The bill, approved by the Senate Wednesday, sailed through both chambers with a total of 144 yes votes and 2 no votes. We trust Gov. Jay Inslee will join the parade and sign it.
Fey, the bill’s chief House sponsor, told us in an interview that the loan package “provides more certainty, and solves a problem that the state created when it set up the debt service the way it did.
“It stops it from being a roller coaster.”
Financing to build the $850 millon suspension bridge was perversely structured to be easy to pay with toll revenues early on and increasingly difficult to pay in later years. That flies in the face of rational debt service, in which payments are held fairly flat over time.

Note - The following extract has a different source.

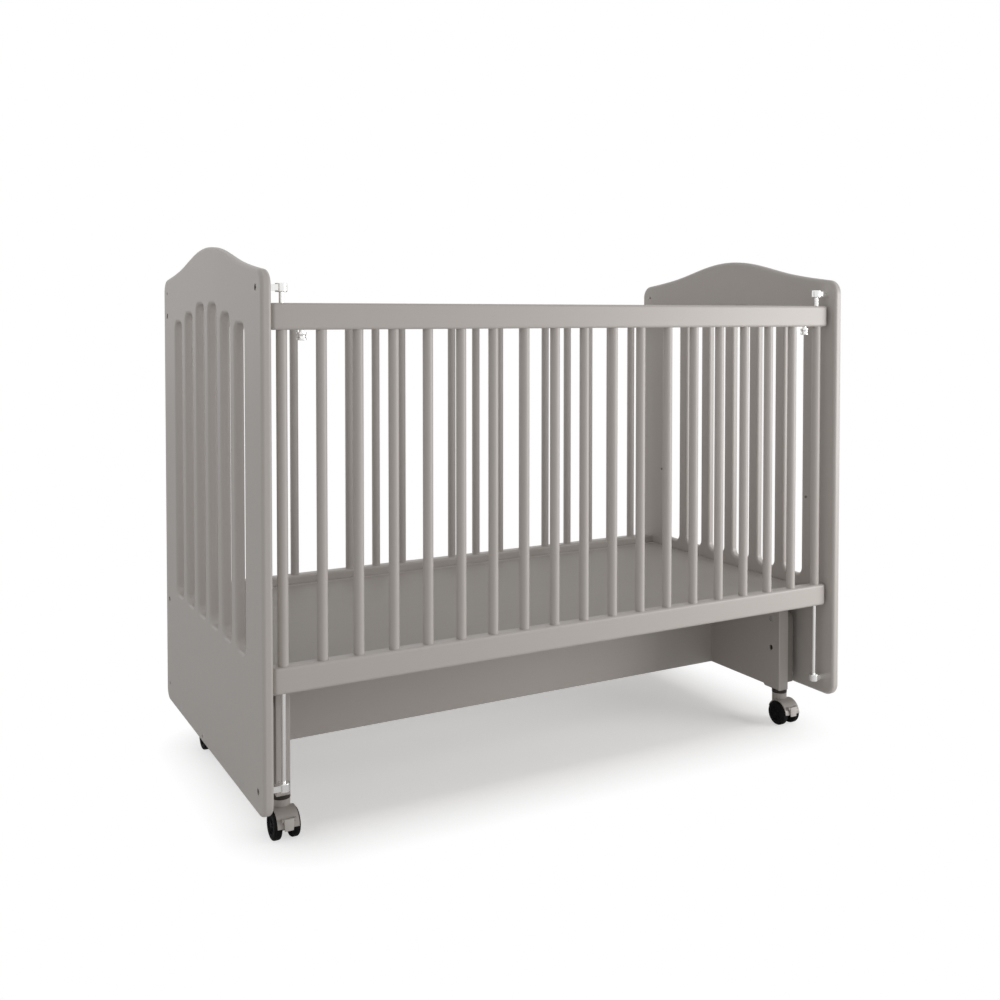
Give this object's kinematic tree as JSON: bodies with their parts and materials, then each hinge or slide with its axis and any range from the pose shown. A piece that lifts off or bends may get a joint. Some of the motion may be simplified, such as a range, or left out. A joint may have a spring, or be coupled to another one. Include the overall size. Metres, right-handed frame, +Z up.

When the bridge opened in July 2007, tolls started at $1.75 per standard eastbound crossing for Good to Go customers, which in hindsight was too low. Then they crept up through an erratic annual toll-setting process blown about by recession economics and unreliable traffic estimates. For the last two years, tolls have held steady at $5 ($6 for tollbooth and $7 for pay-by-mail customers), thanks to temporary fund transfers by the Legislature.
But a recent DOT study indicated they might have to rise up to $8 or more to meet ballooning debt obligations.
That’s an exorbitant sum, devastating for many budgets. Even if you don’t have sympathy for the gainfully employed Gig Harbor commuter, think about the middle-class family making multiple bridge trips each day. Or the blue-collar Tacoma business with customers on the west side of the span. Or fixed-income seniors taking scenic drives to the Peninsula. Or taxpayer-funded public safety vehicles crossing in non-emergency situations.
HB 2990 is a sensible, overdue plan for bread-and-butter tollpayer relief supported by every Pierce County legislator but Rep. Christine Kilduff, D-University Place.
Though it won’t draw statewide headlines, mark it down as a true local triumph of the 2018 Legislature.